▶ **WHAT YOU WILL DO**
Start at the line containing "in imported if", stop at the line containing "side in cube_size])", and set down every line in that stretch exactly as written, and nothing else.

---------- MATERIAL

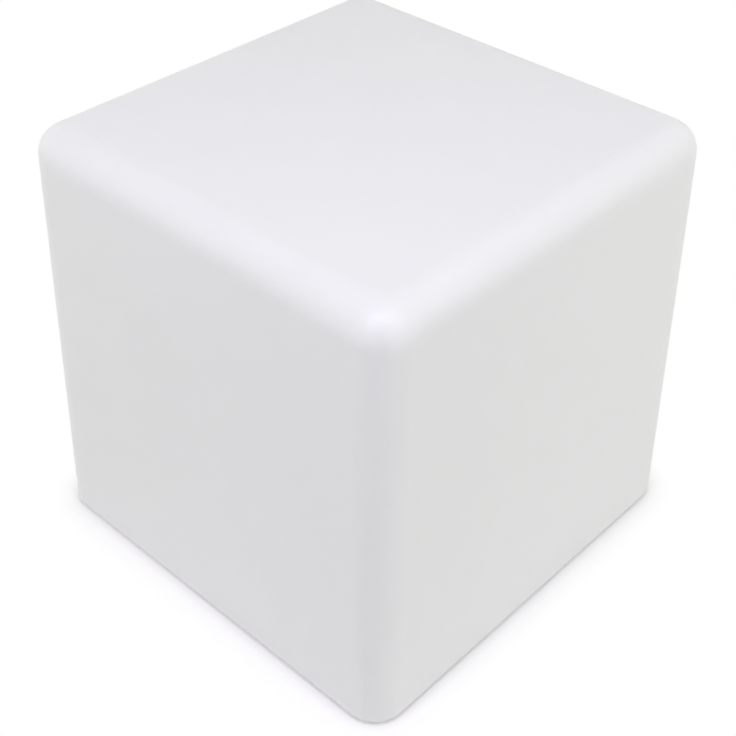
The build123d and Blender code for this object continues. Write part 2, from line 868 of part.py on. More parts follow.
def charge_cover():
    """The rubber flap over the socket, with its stopper, pull tab and hinge bead."""
    high = plate_bottom - cover_gap
    low = high - cover_thickness
    half_neck = cover_neck_width / 2
    half_tab = cover_tab_width / 2
    flap = rod(socket_x, 0, low, high, cover_radius)
    flap += block(hinge_x, socket_x, -half_neck, half_neck, low, high)
    tab_end = socket_x + cover_radius + cover_tab_length
    flap += block(socket_x, tab_end - half_tab, -half_tab, half_tab, low, high)
    flap += rod(tab_end - half_tab, 0, low, high, half_tab)
    bead = Cylinder(hinge_bead_radius, cover_neck_width + 2 * hinge_lug_width)
    flap += Pos(hinge_x, 0, hinge_z) * Rot(90, 0, 0) * bead
    upright = (Align.CENTER, Align.CENTER, Align.MIN)
    stopper = Cone(stopper_root_radius, stopper_tip_radius, stopper_length, align=upright)
    return flap + Pos(socket_x, 0, high) * stopper


# ---- Charge indicator ----
def status_window():
    """The clear light guide from the plate up to the indicator LED."""
    top = board_bottom - status_led_height - window_recess
    guide = rod(0, -window_offset, plate_bottom + window_recess, top, window_radius)
    flange_top = plate_top + window_flange
    return guide + rod(0, -window_offset, plate_top, flange_top, window_radius + window_flange)


def status_led():
    """The indicator LED under the board."""
    half = status_led_size / 2
    low = board_bottom - status_led_height
    y = -window_offset
    return block(-half, half, y - half, y + half, low, board_bottom)


# ---- Battery pack ----
def lying_slot(half_width, half_height, length):
    """A solid with a stadium section, lying along X at the pack's height."""
    face = Plane.YZ * SlotOverall(2 * half_width, 2 * half_height)
    return Pos(-length / 2, 0, pack_axis) * extrude(face, length)


def battery_cell(side):
    """One cell along X, with its raised cap at the right end."""
    can = Cylinder(cell_radius, cell_length - cell_cap_height)
    can = fillet(can.edges().filter_by(GeomType.CIRCLE), cell_edge_round)
    can += Pos(0, 0, cell_length / 2) * Cylinder(cell_cap_radius, cell_cap_height)
    centre_x = -cell_cap_height / 2
    return Pos(centre_x, side * cell_pitch / 2, pack_axis) * Rot(0, 90, 0) * can


def battery_sleeve():
    """The shrink sleeve round both cells."""
    length = 2 * sleeve_half_length
    outer = lying_slot(pack_half_width, pack_radius, length)
    inner_radius = pack_radius - sleeve_wall
    return outer - lying_slot(pack_half_width - sleeve_wall, inner_radius, length)


def protection_board():
    """The pack's protection board, across the cells' right ends."""
    low = cell_length / 2 + cell_gap
    high = low + protection_board_thickness
    half_y = protection_board_width / 2
    half_z = protection_board_height / 2
    return block(low, high, -half_y, half_y, pack_axis - half_z, pack_axis + half_z)


def battery_strap():
    """The strap over the pack and under the cradle's floor."""
    inner_reach = pack_half_width + strap_clearance
    outer_reach = inner_reach + strap_thickness
    inner_radius = pack_radius + strap_clearance
    outer_radius = inner_radius + strap_thickness
    half = strap_width / 2
    bottom = cradle_bottom - strap_clearance
    outer = lying_slot(outer_reach, outer_radius, strap_width)
    low = bottom - strap_thickness
    outer += block(-half, half, -outer_reach, outer_reach, low, pack_axis)
    inner = lying_slot(inner_reach, inner_radius, strap_width)
    inner += block(-half, half, -inner_reach, inner_reach, bottom, pack_axis)
    return outer - inner


def battery_cradle():
    """The tray under the pack: saddles, side walls, end stops and strap slots."""
    length = cradle_half_length
    width = cradle_half_width
    tray = block(-length, length, -width, width, cradle_bottom, cradle_top)
    saddle_high = pack_axis - pack_radius / 2
    for x in (-saddle_place, saddle_place):
        low = x - saddle_width / 2
        high = x + saddle_width / 2
        tray += block(low, high, -pack_half_width, pack_half_width, cradle_top, saddle_high)
    tray -= lying_slot(pack_half_width + cell_gap, pack_radius + cell_gap, 2 * length)
    wall_inner = pack_half_width + strap_clearance + strap_thickness + cell_gap
    wall_half = pillar_x - pillar_radius - pack_clearance
    wall_high = cradle_top + cradle_wall_height
    for side in (-1, 1):
        low, high = sorted((side * wall_inner, side * (wall_inner + cradle_wall)))
        tray += block(-wall_half, wall_half, low, high, cradle_top, wall_high)
        low, high = sorted((side * pack_half_width, side * wall_inner))
        slot_half = strap_width / 2 + cell_gap
        tray -= block(-slot_half, slot_half, low, high, cradle_bottom, cradle_top)
    stop_near = sleeve_half_length + pack_clearance
    stop_far = stop_near + cradle_wall
    for side_x in (-1, 1):
        x_low, x_high = sorted((side_x * stop_near, side_x * stop_far))
        for y in (-stop_place, stop_place):
            y_low = y - stop_width / 2
            y_high = y + stop_width / 2
            tray += block(x_low, x_high, y_low, y_high, cradle_top, cradle_top + stop_height)
    for x, y in corner_places(pillar_x, pillar_y):
        hole = small_screw_radius + screw_hole_clearance
        tray -= rod(x, y, cradle_bottom, cradle_top, hole)
    return tray


def cradle_screws():
    """Screws down through the cradle into the base plate's pillars."""
    for x, y in corner_places(pillar_x, pillar_y):
        yield screw(
            x,
            y,
            cradle_top,
            small_screw_head_radius,
            small_screw_head,
            small_screw_radius - thread_clearance,
            small_screw_length,
            upwards=False,
        )


# ---- Wires ----
def battery_leads():
    """The pack's two wires, down past the cradle's end to their connector."""
    start_x = cell_length / 2 + cell_gap + protection_board_thickness
    turn_x = cradle_half_length + pack_lead_room
    for step in range(battery_wire_count):
        y = (step - (battery_wire_count - 1) / 2) * wire_pitch
        yield wire(
            [
                (start_x, y, pack_axis),
                (turn_x, y, pack_axis),
                (turn_x, y, connector_mid),
                (battery_connector_face, y, connector_mid),
            ]
        )


def led_leads():
    """The LED board's four wires, up through the grommet and over onto the board's edge."""
    arch_top = led_board_top + lead_arch
    for step in range(led_wire_count):
        x = (step - (led_wire_count - 1) / 2) * wire_pitch
        yield wire(
            [
                (x, led_connector_face, connector_mid),
                (x, lead_y, connector_mid),
                (x, lead_y, arch_top),
                (x, lead_end_y, arch_top),
                (x, lead_end_y, led_board_top),
            ]
        )


# ---- Every node by name ----
nodes = {
    "cube_shell": cube_shell(),
    "threaded_inserts": group(threaded_inserts()),
    "foot_front_right": foot(foot_place, -foot_place),
    "foot_rear_right": foot(foot_place, foot_place),
    "foot_rear_left": foot(-foot_place, foot_place),
    "foot_front_left": foot(-foot_place, -foot_place),
    "foot_screws": group(foot_screws()),
    "base_plate": base_plate(),
    "port_gasket": port_gasket(),
    "base_screws": group(base_screws()),
    "screw_seals": group(screw_seals()),
    "electronics_housing": electronics_housing(),
    "housing_seal": seal_groove(housing_ring_circle(), plate_top, plate_top + ring_groove_depth),
    "housing_screws": group(housing_screws()),
    "wire_grommet": wire_grommet(),
    "heat_spreader": drilled_disc(housing_top, spreader_top, led_board_radius + spreader_margin),
    "led_board": drilled_disc(spreader_top, led_board_top, led_board_radius),
    "led_emitters": group(led_emitters()),
    "led_board_screws": group(led_board_screws()),
    "diffuser_dome": diffuser_dome(),
    "dome_seal": seal_groove(dome_ring_circle(), housing_top - ring_groove_depth, housing_top),
    "dome_screws": group(dome_screws()),
    "control_board": control_board(),
    "board_screws": group(board_screws()),
    "controller_chip": controller_chip(),
    "power_transistors": group(power_transistors()),
    "charge_inductor": charge_inductor(),
    "filter_capacitor": filter_capacitor(),
    "battery_connector": battery_connector(),
    "led_connector": led_connector(),
    "switch_body": switch_body(),
    "charge_jack": charge_jack(),
    "charge_pin": charge_pin(),
    "status_window": status_window(),
    "status_led": status_led(),
    "battery_cradle": battery_cradle(),
    "cradle_screws": group(cradle_screws()),
    "battery_cell_1": battery_cell(-1),
    "battery_cell_2": battery_cell(1),
    "battery_sleeve": battery_sleeve(),
    "protection_board": protection_board(),
    "battery_strap": battery_strap(),
    "battery_leads": group(battery_leads()),
    "led_leads": group(led_leads()),
    "power_button": power_button(),
    "button_seal": button_seal(),
    "switch_plunger": switch_plunger(),
    "charge_cover": charge_cover(),
}

os.makedirs("parts", exist_ok=True)
for name, shape in nodes.items():
    export_step(shape, f"parts/{name}.step")
    print(name)
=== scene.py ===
# %% [markdown]
# # A battery cube light
# The lamp is a hollow moulded cube, big enough to sit on. A sealed unit in its underside holds the
# cells, the electronics and the LEDs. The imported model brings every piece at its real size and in
# its real place. This file gives each piece its finish, adds the small forms that only the eye
# needs, and sets up a floor, soft light and a camera.

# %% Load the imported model
import json
from math import cos, pi, radians, sin

import bpy
import numpy as np
from mathutils import Matrix, Vector


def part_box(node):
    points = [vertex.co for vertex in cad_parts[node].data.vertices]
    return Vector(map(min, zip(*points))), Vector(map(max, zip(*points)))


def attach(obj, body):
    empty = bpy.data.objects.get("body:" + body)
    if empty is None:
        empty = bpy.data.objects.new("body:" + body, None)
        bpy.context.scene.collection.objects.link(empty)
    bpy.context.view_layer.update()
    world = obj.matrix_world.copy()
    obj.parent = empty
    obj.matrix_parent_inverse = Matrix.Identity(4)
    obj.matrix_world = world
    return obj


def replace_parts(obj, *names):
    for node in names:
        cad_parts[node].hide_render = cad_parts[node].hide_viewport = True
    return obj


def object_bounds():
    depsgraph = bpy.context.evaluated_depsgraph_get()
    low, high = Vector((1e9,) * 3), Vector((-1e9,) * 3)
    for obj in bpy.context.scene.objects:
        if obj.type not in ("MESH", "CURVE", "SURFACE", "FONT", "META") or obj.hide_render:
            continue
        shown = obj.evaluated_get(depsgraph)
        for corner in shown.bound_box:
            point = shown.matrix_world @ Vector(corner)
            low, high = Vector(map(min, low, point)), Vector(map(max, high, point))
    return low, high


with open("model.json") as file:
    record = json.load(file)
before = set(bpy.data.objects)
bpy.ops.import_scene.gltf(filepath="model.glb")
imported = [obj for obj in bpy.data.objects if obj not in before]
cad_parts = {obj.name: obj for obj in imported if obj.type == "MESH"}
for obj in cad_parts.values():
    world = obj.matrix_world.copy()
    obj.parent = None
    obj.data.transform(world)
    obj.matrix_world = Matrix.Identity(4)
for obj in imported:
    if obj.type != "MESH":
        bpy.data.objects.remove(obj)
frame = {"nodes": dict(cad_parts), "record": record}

scene = bpy.context.scene
nodes = frame["nodes"]
cad_low, cad_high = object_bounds()
mm = 0.001
cube_size = cad_high - cad_low
print("pieces:", len(nodes), "size in mm:", [round(side / mm, 1) for side in cube_size])

# %% [markdown]
# The cube is seen from above, over one of its upright edges, by someone standing close to it. A
# camera is its place, the point that it looks at, a little roll, and a lens. The lens is given in
# millimetres for a sensor 36 mm wide. The small upward shift keeps the cube's foot in the frame
# without tilting the camera, so upright edges keep their lean.

# %% Camera
camera_place = Vector((0.6347, -0.6906, 0.8993))
camera_aim = Vector((0.0017, -0.0011, 0.1908))
camera_roll = radians(0.871)
camera_lens = 65.99
camera_shift = -0.05


def looking(place, aim, roll=0.0):
    """The matrix of something at place whose -Z axis points at aim, turned by roll about it."""
    turn = (aim - place).to_track_quat("-Z", "Y").to_matrix().to_4x4()
    return Matrix.Translation(place) @ turn @ Matrix.Rotation(roll, 4, "Z")


camera = bpy.data.objects.new("camera", bpy.data.cameras.new("camera"))
camera.matrix_world = looking(camera_place, camera_aim, camera_roll)
camera.data.lens = camera_lens
camera.data.shift_y = camera_shift
scene.collection.objects.link(camera)
scene.camera = camera
scene.view_settings.view_transform = "Standard"
print("camera is", round((camera_place - camera_aim).length, 3), "m from what it looks at")

# %% [markdown]
# Everything that shines here is a shader: the sky, the floor and each finish. A shader is a small
# graph of nodes. Wiring one by hand takes three lines a node, so one helper adds a node and gives
# each of its inputs a value, or a link where it is handed another node's output. The others do the
# sums: calculate works on two values, a product multiplies shares, a band is a soft step from one
# value to another, and a blend mixes two shaders.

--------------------

▶ **SOLUTION TO THE EXERCISE**
cad_parts = {obj.name: obj for obj in imported if obj.type == "MESH"}
for obj in cad_parts.values():
    world = obj.matrix_world.copy()
    obj.parent = None
    obj.data.transform(world)
    obj.matrix_world = Matrix.Identity(4)
for obj in imported:
    if obj.type != "MESH":
        bpy.data.objects.remove(obj)
frame = {"nodes": dict(cad_parts), "record": record}

scene = bpy.context.scene
nodes = frame["nodes"]
cad_low, cad_high = object_bounds()
mm = 0.001
cube_size = cad_high - cad_low
print("pieces:", len(nodes), "size in mm:", [round(side / mm, 1) for side in cube_size])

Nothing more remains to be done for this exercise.